• [Source material]:
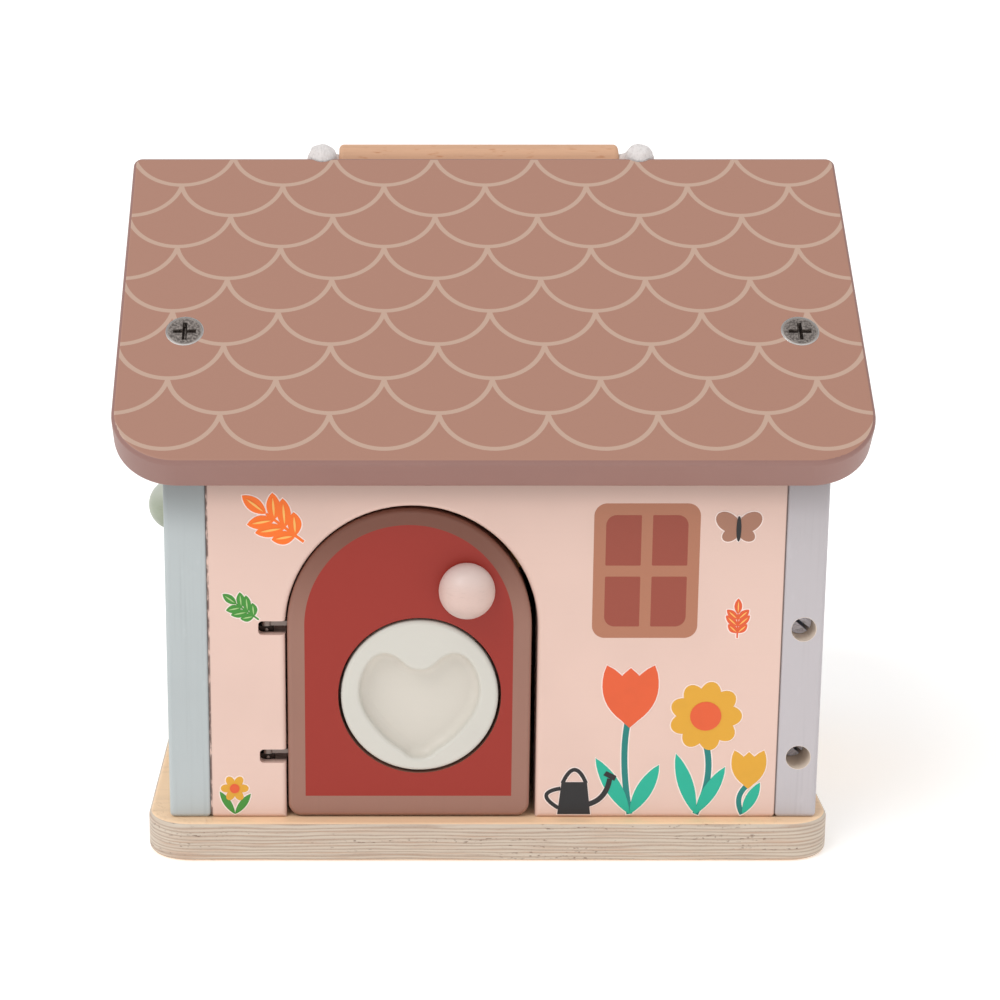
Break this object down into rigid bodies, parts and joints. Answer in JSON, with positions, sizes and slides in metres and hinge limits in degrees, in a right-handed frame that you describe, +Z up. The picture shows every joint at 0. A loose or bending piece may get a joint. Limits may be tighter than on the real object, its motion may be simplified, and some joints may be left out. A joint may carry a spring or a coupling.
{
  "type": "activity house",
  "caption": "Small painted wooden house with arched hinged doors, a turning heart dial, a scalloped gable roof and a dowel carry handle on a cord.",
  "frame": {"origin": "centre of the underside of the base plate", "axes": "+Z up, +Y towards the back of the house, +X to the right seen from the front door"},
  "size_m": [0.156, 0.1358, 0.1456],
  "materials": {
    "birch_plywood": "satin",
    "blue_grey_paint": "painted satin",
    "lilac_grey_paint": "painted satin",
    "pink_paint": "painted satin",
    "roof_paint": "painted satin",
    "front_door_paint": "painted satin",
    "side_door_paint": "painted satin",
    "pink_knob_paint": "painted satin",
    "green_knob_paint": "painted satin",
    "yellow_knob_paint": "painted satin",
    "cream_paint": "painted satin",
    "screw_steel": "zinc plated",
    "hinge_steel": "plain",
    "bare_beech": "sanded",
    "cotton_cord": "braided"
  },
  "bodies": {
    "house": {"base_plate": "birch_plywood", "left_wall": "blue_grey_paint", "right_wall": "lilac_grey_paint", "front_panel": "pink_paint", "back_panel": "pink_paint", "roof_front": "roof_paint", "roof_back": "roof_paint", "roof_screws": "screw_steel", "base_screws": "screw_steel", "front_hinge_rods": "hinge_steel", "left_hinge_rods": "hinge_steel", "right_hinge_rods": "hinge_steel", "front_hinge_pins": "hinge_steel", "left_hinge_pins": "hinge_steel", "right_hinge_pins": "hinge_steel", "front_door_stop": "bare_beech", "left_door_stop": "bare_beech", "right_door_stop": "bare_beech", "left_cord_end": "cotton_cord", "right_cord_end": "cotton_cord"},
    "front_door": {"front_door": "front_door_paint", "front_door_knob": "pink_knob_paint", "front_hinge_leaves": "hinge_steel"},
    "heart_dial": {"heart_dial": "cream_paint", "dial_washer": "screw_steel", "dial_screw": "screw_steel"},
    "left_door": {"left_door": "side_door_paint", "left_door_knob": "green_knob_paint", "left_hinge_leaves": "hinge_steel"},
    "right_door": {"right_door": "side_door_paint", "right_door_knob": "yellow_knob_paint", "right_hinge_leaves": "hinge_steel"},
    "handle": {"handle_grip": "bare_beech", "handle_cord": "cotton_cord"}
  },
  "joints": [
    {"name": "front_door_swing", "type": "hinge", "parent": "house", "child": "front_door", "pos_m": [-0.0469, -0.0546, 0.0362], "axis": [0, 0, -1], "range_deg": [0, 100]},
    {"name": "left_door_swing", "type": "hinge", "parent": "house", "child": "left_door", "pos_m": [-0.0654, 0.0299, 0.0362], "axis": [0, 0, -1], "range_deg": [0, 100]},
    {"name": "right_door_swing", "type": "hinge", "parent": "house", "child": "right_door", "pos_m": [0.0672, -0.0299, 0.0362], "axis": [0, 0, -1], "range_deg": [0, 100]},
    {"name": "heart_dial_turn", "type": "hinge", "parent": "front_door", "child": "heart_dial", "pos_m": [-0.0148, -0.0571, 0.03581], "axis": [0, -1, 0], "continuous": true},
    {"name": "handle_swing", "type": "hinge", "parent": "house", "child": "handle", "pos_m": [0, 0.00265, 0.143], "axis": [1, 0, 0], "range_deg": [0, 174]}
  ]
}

• [Objective]:
Collect, from the material above, every line containing the word "joints".

• [Output for this exercise]:
Break this object down into rigid bodies, parts and joints. Answer in JSON, with positions, sizes and slides in metres and hinge limits in degrees, in a right-handed frame that you describe, +Z up. The picture shows every joint at 0. A loose or bending piece may get a joint. Limits may be tighter than on the real object, its motion may be simplified, and some joints may be left out. A joint may carry a spring or a coupling.
  "joints": [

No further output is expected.